JOB:
Copy out the complete listing, word for word.

----

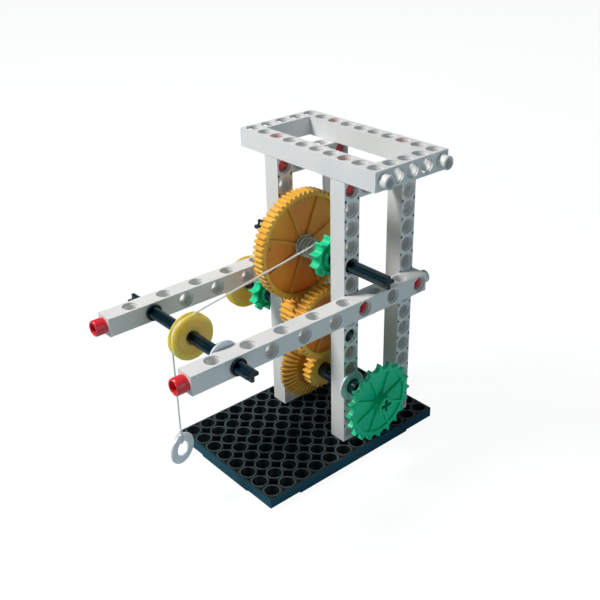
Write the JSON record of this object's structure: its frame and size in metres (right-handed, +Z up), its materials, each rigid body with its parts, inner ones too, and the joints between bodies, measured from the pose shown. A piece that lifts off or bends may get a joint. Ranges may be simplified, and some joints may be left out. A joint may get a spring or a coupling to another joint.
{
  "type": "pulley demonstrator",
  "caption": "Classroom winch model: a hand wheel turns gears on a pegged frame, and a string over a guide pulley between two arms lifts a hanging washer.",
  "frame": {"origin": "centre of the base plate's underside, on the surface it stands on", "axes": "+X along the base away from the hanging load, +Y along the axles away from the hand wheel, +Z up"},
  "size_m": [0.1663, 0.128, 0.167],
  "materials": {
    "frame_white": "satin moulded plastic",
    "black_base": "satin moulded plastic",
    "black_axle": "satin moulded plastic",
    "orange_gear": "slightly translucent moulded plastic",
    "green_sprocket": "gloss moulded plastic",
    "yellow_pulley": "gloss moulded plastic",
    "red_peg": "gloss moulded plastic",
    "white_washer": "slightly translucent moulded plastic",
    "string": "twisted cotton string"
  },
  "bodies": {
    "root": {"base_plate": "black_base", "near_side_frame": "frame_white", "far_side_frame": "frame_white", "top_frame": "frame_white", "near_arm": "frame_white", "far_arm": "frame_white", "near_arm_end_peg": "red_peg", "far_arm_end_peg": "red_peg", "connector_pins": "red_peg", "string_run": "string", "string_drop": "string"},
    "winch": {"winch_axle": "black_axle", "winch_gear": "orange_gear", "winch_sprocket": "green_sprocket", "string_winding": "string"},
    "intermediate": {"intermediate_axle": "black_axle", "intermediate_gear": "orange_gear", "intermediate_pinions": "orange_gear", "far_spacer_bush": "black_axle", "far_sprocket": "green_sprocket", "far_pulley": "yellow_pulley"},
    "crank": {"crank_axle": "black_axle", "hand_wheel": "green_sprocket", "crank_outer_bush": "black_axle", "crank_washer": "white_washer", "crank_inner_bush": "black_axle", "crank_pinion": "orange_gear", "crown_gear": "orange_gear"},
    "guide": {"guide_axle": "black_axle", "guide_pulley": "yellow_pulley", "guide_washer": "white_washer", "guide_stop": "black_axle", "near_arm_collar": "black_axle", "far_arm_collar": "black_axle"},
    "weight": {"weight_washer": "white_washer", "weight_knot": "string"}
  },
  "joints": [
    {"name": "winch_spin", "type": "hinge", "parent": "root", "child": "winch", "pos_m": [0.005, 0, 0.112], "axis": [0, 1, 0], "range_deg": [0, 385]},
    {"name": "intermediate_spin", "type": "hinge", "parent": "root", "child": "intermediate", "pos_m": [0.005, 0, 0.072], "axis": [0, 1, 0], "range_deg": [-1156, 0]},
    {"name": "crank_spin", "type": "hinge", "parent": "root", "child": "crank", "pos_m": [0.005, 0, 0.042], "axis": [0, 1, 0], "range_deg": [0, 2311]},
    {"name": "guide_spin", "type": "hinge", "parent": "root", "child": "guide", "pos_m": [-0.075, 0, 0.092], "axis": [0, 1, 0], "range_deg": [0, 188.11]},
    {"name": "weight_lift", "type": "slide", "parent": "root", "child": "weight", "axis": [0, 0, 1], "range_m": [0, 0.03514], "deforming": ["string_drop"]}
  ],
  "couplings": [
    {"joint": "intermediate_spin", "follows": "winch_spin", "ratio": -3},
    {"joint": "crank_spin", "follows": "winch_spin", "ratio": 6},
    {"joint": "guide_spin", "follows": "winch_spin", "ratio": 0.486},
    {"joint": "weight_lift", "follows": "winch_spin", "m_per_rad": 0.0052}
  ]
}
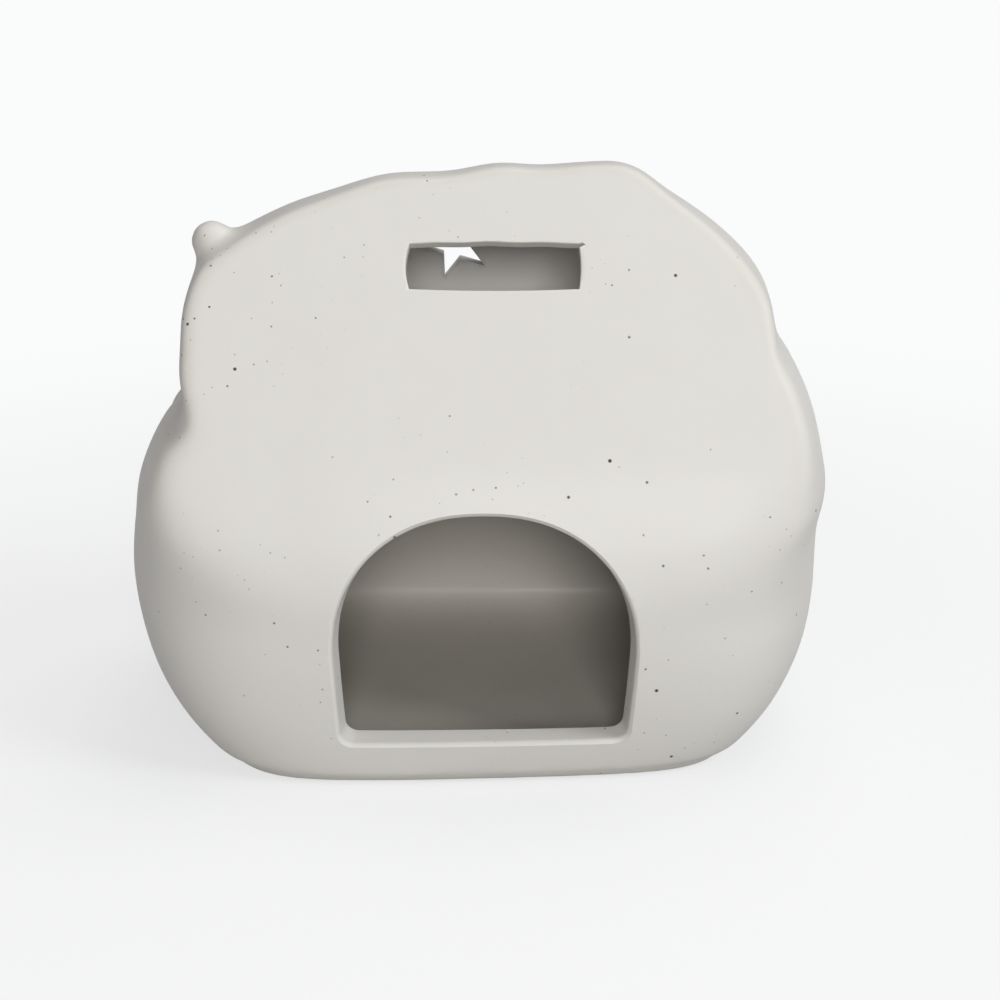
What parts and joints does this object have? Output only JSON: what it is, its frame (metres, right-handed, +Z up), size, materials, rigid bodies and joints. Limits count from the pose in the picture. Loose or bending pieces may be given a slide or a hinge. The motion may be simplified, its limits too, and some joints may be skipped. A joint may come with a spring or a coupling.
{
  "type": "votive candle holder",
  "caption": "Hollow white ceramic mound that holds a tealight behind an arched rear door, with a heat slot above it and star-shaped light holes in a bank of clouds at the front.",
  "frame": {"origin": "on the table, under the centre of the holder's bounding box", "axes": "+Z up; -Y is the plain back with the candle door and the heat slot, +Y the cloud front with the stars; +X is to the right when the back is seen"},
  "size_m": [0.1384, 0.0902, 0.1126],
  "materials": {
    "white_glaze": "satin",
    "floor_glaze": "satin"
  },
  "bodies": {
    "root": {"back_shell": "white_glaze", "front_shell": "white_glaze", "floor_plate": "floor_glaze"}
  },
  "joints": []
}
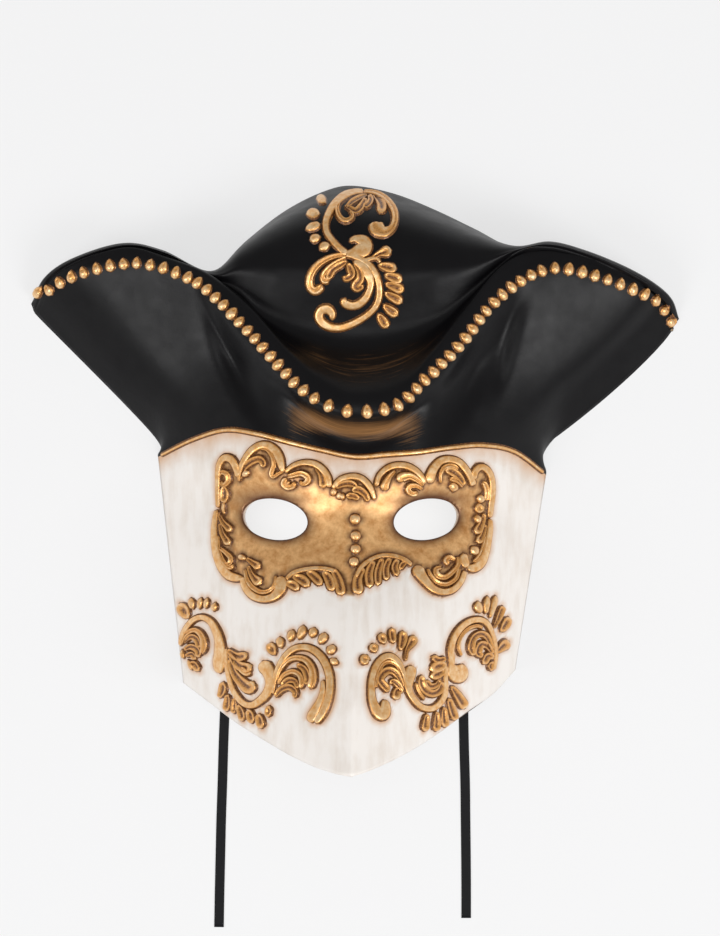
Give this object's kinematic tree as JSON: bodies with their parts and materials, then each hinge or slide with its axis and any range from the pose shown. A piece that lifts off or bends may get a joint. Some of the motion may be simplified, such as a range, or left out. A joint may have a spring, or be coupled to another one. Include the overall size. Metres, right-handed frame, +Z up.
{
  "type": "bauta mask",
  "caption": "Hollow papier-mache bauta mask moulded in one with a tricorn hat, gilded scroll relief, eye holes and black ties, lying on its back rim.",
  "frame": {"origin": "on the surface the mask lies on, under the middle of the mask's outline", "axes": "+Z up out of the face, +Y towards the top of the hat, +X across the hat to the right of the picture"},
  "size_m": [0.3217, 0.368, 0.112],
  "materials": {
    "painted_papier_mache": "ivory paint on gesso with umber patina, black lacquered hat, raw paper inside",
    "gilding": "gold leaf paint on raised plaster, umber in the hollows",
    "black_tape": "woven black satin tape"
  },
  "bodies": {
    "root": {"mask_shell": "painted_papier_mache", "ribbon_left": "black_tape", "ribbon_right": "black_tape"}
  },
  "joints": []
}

----

FINAL ANSWER:
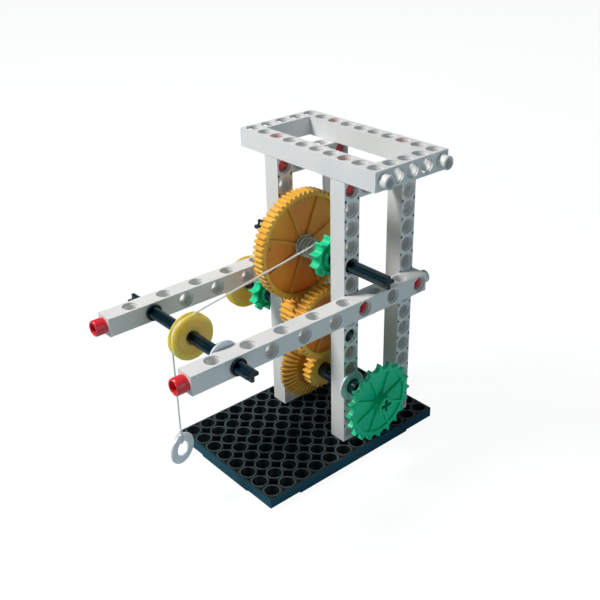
Write the JSON record of this object's structure: its frame and size in metres (right-handed, +Z up), its materials, each rigid body with its parts, inner ones too, and the joints between bodies, measured from the pose shown. A piece that lifts off or bends may get a joint. Ranges may be simplified, and some joints may be left out. A joint may get a spring or a coupling to another joint.
{
  "type": "pulley demonstrator",
  "caption": "Classroom winch model: a hand wheel turns gears on a pegged frame, and a string over a guide pulley between two arms lifts a hanging washer.",
  "frame": {"origin": "centre of the base plate's underside, on the surface it stands on", "axes": "+X along the base away from the hanging load, +Y along the axles away from the hand wheel, +Z up"},
  "size_m": [0.1663, 0.128, 0.167],
  "materials": {
    "frame_white": "satin moulded plastic",
    "black_base": "satin moulded plastic",
    "black_axle": "satin moulded plastic",
    "orange_gear": "slightly translucent moulded plastic",
    "green_sprocket": "gloss moulded plastic",
    "yellow_pulley": "gloss moulded plastic",
    "red_peg": "gloss moulded plastic",
    "white_washer": "slightly translucent moulded plastic",
    "string": "twisted cotton string"
  },
  "bodies": {
    "root": {"base_plate": "black_base", "near_side_frame": "frame_white", "far_side_frame": "frame_white", "top_frame": "frame_white", "near_arm": "frame_white", "far_arm": "frame_white", "near_arm_end_peg": "red_peg", "far_arm_end_peg": "red_peg", "connector_pins": "red_peg", "string_run": "string", "string_drop": "string"},
    "winch": {"winch_axle": "black_axle", "winch_gear": "orange_gear", "winch_sprocket": "green_sprocket", "string_winding": "string"},
    "intermediate": {"intermediate_axle": "black_axle", "intermediate_gear": "orange_gear", "intermediate_pinions": "orange_gear", "far_spacer_bush": "black_axle", "far_sprocket": "green_sprocket", "far_pulley": "yellow_pulley"},
    "crank": {"crank_axle": "black_axle", "hand_wheel": "green_sprocket", "crank_outer_bush": "black_axle", "crank_washer": "white_washer", "crank_inner_bush": "black_axle", "crank_pinion": "orange_gear", "crown_gear": "orange_gear"},
    "guide": {"guide_axle": "black_axle", "guide_pulley": "yellow_pulley", "guide_washer": "white_washer", "guide_stop": "black_axle", "near_arm_collar": "black_axle", "far_arm_collar": "black_axle"},
    "weight": {"weight_washer": "white_washer", "weight_knot": "string"}
  },
  "joints": [
    {"name": "winch_spin", "type": "hinge", "parent": "root", "child": "winch", "pos_m": [0.005, 0, 0.112], "axis": [0, 1, 0], "range_deg": [0, 385]},
    {"name": "intermediate_spin", "type": "hinge", "parent": "root", "child": "intermediate", "pos_m": [0.005, 0, 0.072], "axis": [0, 1, 0], "range_deg": [-1156, 0]},
    {"name": "crank_spin", "type": "hinge", "parent": "root", "child": "crank", "pos_m": [0.005, 0, 0.042], "axis": [0, 1, 0], "range_deg": [0, 2311]},
    {"name": "guide_spin", "type": "hinge", "parent": "root", "child": "guide", "pos_m": [-0.075, 0, 0.092], "axis": [0, 1, 0], "range_deg": [0, 188.11]},
    {"name": "weight_lift", "type": "slide", "parent": "root", "child": "weight", "axis": [0, 0, 1], "range_m": [0, 0.03514], "deforming": ["string_drop"]}
  ],
  "couplings": [
    {"joint": "intermediate_spin", "follows": "winch_spin", "ratio": -3},
    {"joint": "crank_spin", "follows": "winch_spin", "ratio": 6},
    {"joint": "guide_spin", "follows": "winch_spin", "ratio": 0.486},
    {"joint": "weight_lift", "follows": "winch_spin", "m_per_rad": 0.0052}
  ]
}
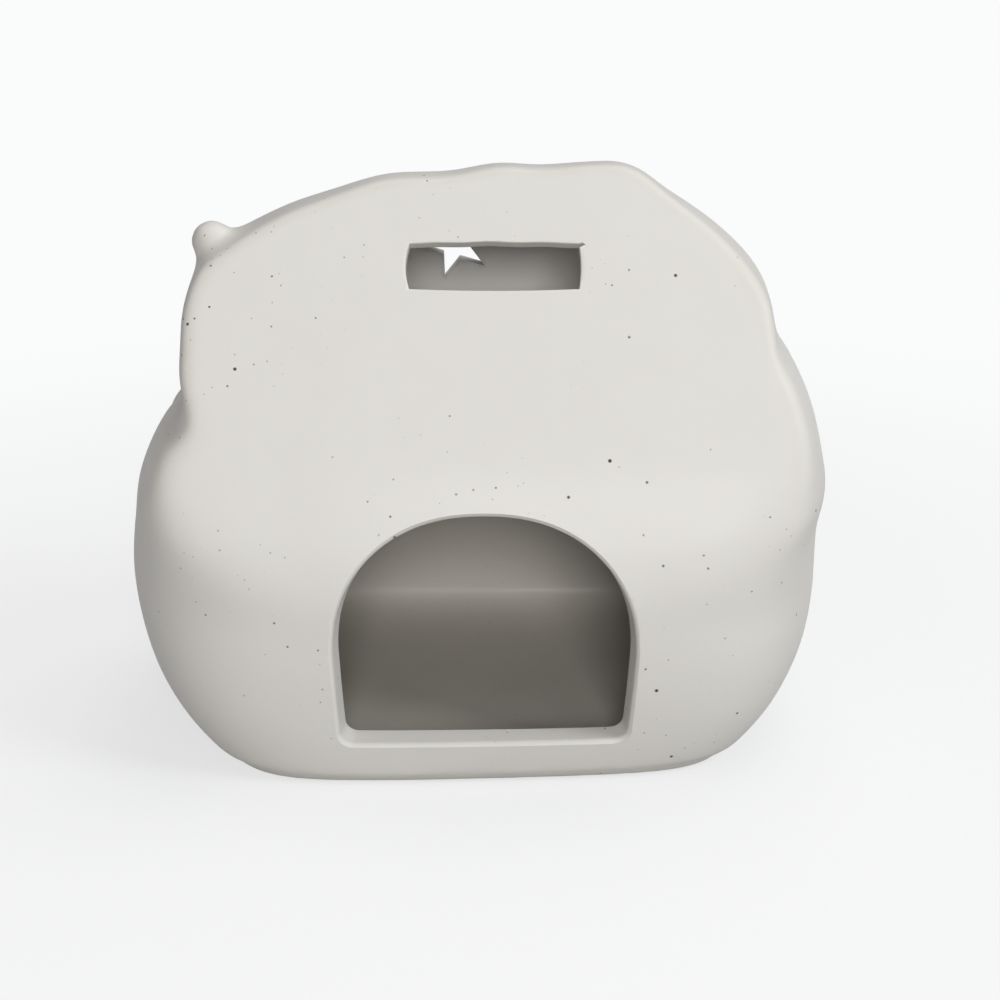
What parts and joints does this object have? Output only JSON: what it is, its frame (metres, right-handed, +Z up), size, materials, rigid bodies and joints. Limits count from the pose in the picture. Loose or bending pieces may be given a slide or a hinge. The motion may be simplified, its limits too, and some joints may be skipped. A joint may come with a spring or a coupling.
{
  "type": "votive candle holder",
  "caption": "Hollow white ceramic mound that holds a tealight behind an arched rear door, with a heat slot above it and star-shaped light holes in a bank of clouds at the front.",
  "frame": {"origin": "on the table, under the centre of the holder's bounding box", "axes": "+Z up; -Y is the plain back with the candle door and the heat slot, +Y the cloud front with the stars; +X is to the right when the back is seen"},
  "size_m": [0.1384, 0.0902, 0.1126],
  "materials": {
    "white_glaze": "satin",
    "floor_glaze": "satin"
  },
  "bodies": {
    "root": {"back_shell": "white_glaze", "front_shell": "white_glaze", "floor_plate": "floor_glaze"}
  },
  "joints": []
}
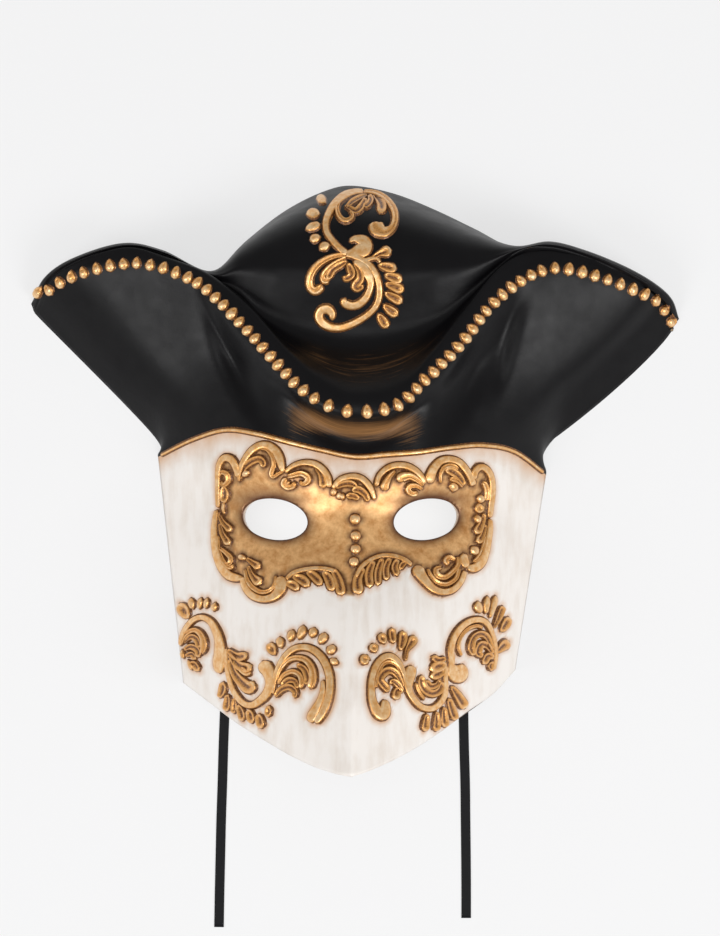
Give this object's kinematic tree as JSON: bodies with their parts and materials, then each hinge or slide with its axis and any range from the pose shown. A piece that lifts off or bends may get a joint. Some of the motion may be simplified, such as a range, or left out. A joint may have a spring, or be coupled to another one. Include the overall size. Metres, right-handed frame, +Z up.
{
  "type": "bauta mask",
  "caption": "Hollow papier-mache bauta mask moulded in one with a tricorn hat, gilded scroll relief, eye holes and black ties, lying on its back rim.",
  "frame": {"origin": "on the surface the mask lies on, under the middle of the mask's outline", "axes": "+Z up out of the face, +Y towards the top of the hat, +X across the hat to the right of the picture"},
  "size_m": [0.3217, 0.368, 0.112],
  "materials": {
    "painted_papier_mache": "ivory paint on gesso with umber patina, black lacquered hat, raw paper inside",
    "gilding": "gold leaf paint on raised plaster, umber in the hollows",
    "black_tape": "woven black satin tape"
  },
  "bodies": {
    "root": {"mask_shell": "painted_papier_mache", "ribbon_left": "black_tape", "ribbon_right": "black_tape"}
  },
  "joints": []
}